Now it was 5pm and I was better prepared for Catacombs Attempt 2. The uber came without issue and we hopped in, arriving at the Catacombs entrance at 5.30pm. Even on a freezing Sunday, the line was still long but we bravely bared the miserable cold for an hour, as our feet went numb and our noses dripped, and finally made it inside. This was truly for Noah, as visiting once a lifetime to see six million skeletons with the bones jumbled up and laid out in a stacking mechanism is surely enough. Piles of femurs stacked on tibias and then skulls, with femurs and humeruses (humeri?) on top, and then a few more skulls to top it off with. Whoever chose these patterns certainly had a lust for the macabre. You walk down deep into the former quarries of Paris from which stones were hewn out in the 16th-18th centuries in order to build the city, and this is where the bones lie. It only takes about half-an-hour to visit but a long time to forget afterwards.

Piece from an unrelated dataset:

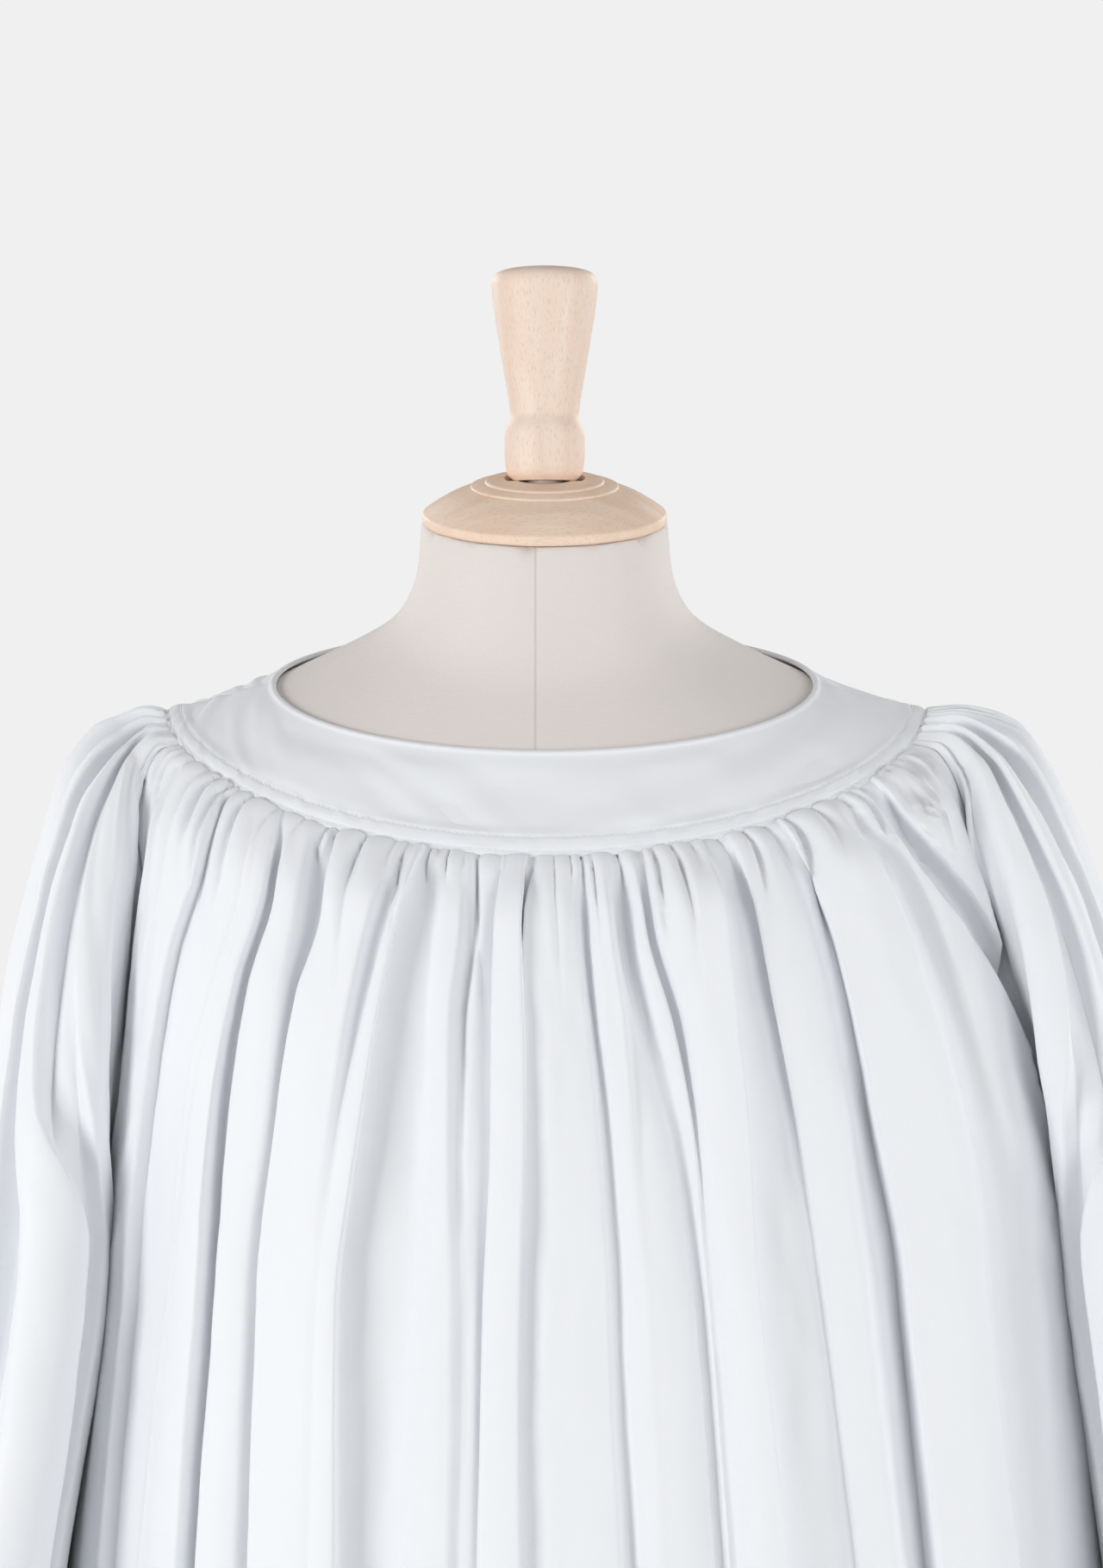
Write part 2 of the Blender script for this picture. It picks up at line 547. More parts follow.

I wanted my son to experience the very efficient French metro so we took the RER train (station Denfer-Rocherau) and then the Metro-14 (to Les Halles) back to the hotel. Less than a minute waiting for either train. It was time for a final bad dinner — Restaurant le Mesturet, highly recommended by the hotel. This had such horrible after-effects that my son’s stomach hurt all night and I didn’t feel too fabulous either. They describe themselves as a “classic Parisien bistro” and given our bad experiences at all the other ones, I would have to agree with them.

We left the restaurant and went back to the hotel to curl up in bed before our early flight back to the US the next day, filled with amazing memories of the gloriously beautiful city and its less glorious food.